It has brought us other gifts, too: cooling air, not out of the fifties for most of the morning and sufficiently chilly to cause us to contemplate lighting a fire in the woodstove [we ultimately decided against it]; the soft and soothing edges of the dove gray of the sky, combined with the gentle iridescent glow of the light.

Until a few minutes ago, it felt like fall here, and the relief we both felt told us just how ready we are for the shift in the seasons. Now, the heat is rising once more [hence our decision not to build a fire, however chilly the air this morning], and the air is still heavy with unusual humidity, but the gifts of the early hours remain in their effects. Now,, the wild birds are abroad, searching for such meals as a newly dampened earth may provide; the smaller messenger spirits, too, the wild bees and butterflies and dragonflies for whom the rain might be too much as it falls, but who are ready to luxuriate in the lushness it creates.

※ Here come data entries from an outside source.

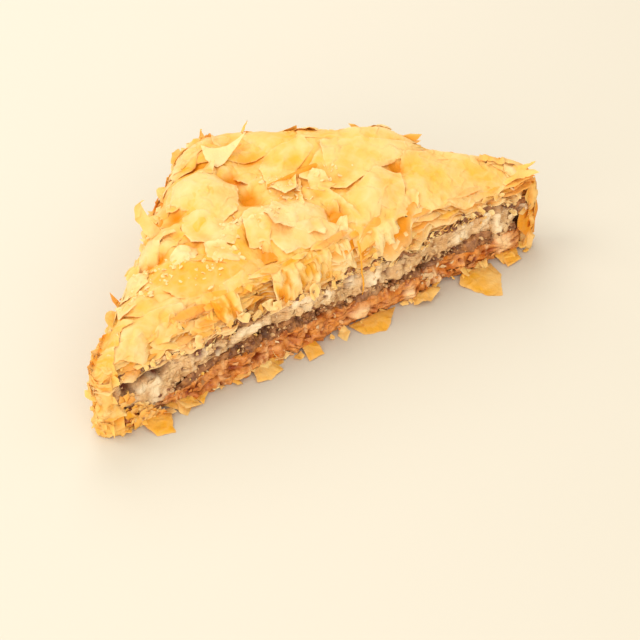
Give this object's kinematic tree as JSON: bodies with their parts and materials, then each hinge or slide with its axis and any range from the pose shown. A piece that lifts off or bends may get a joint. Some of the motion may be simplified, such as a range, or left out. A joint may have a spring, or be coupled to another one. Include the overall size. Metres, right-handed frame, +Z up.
{
  "type": "baklava piece",
  "caption": "Triangular piece of walnut baklava, half of a baked square cut corner to corner, with a puffed flaky crust over syrupy leaves and walnut layers.",
  "frame": {"origin": "middle of the flat base, under the centre of the whole piece", "axes": "+X along the cut face towards the higher tip, -Y out of the cut face, +Y towards the right-angled baked corner, +Z up"},
  "size_m": [0.1394, 0.0764, 0.035],
  "materials": {
    "syrup_pastry": "satin",
    "moist_pastry": "satin",
    "baked_crust": "satin",
    "walnut": "matte"
  },
  "bodies": {
    "root": {"bottom_pastry": "syrup_pastry", "lower_walnut": "walnut", "middle_pastry": "moist_pastry", "upper_walnut": "walnut", "top_pastry": "baked_crust"}
  },
  "joints": []
}
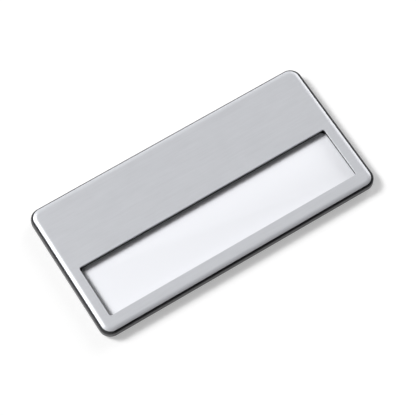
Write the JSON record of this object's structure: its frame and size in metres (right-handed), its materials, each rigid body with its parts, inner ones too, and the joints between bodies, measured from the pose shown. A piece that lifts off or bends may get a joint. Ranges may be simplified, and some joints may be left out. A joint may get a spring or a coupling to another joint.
{
  "type": "name badge",
  "caption": "Rectangular name badge: thin satin metal front plate with crowned, turned-down edges and a long window over a blank card, black back plate with a proud rim, plain magnet bar behind.",
  "frame": {"origin": "on the surface that the badge lies on, under the middle of the back plate", "axes": "+X along the badge's long side, to the right as it is read; +Y towards its upper edge; +Z out of its front face"},
  "size_m": [0.076, 0.0374, 0.0032],
  "materials": {
    "satin_metal": "satin silver, fine even grain",
    "black_plastic": "moulded, fine matte",
    "white_card": "smooth uncoated white card, blank",
    "plated_steel": "nickel plated, satin"
  },
  "bodies": {
    "root": {"front_plate": "satin_metal", "inner_frame": "black_plastic", "name_card": "white_card", "back_plate": "black_plastic", "magnet_bar": "plated_steel"}
  },
  "joints": []
}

Today’s featured work, an all-new pair of earrings from Wings’s gemstone-bead series, completed only days ago, embodies this sky, this gentle atmosphere, and the spirits who nurture it in these still-warm weeks of waning summer. From its description in The Standing Stones Collection in the Earrings Gallery here on the site:

Dragonfly Sky Earrings

Summer here delivers all the beauty of a dragonfly sky, sun and storm combining to create an ethereal shimmer worthy of those tiny atmospheric messenger spirits, beings of air and water alike. With these earrings, Wings summons the animating spirit of the indigenous paddle-tailed darner, one of the larger local dragonflies whose colors manifest in a pale gold head, a body of patterned turquoise and earthy gray in the very shades of the sky, and translucent silver wings that catch the light. Each strand of hand-selected beads is strung on filament-thin sterling silver wire: The larger focals are formed of beautifully chatoyant kyanite, cornflower blue with a silvery shimmer. Above and below sit smaller spheres of Labradorite, stormy gray with plenty of blue color refraction, beyond which, top and bottom, rest finely faceted rounds of citrine. Beneath the loower citrine spheres, a cascade of sky blues and silvery storm grays falls as rain from the sky: small rounds of apatite and Persian turquoise separated by icy new jade heishi-style discs; then. a gradient of natural American turquoise heishi-style discs and tiny Labradorite rounds with blue internal flash. Earrings hang roughly 3″ long, excluding wires (dimensions approximate); sterling silver coil-and-ball-bead French wires hold them securely. Designed jointly by Wings and Aji.

Sterling silver; faceted citrine; Labradorite; kyanite; new jade; apatite; Persian turquoise; natural American turquoise
$175 + shipping, handling, and insurance

We call dragonflies messengers, and it’s easy to see how their role came to be: They can, after all, fly in six separate directions, as well as hover in place, making them particularly well-suited to the work of trying to get stubborn humans to hear and understand messages that may run to more than a single word; they are also spirits simultaneously of the water and the light, born beneath the surface but thriving above it as adults, at home upon the winds and the light.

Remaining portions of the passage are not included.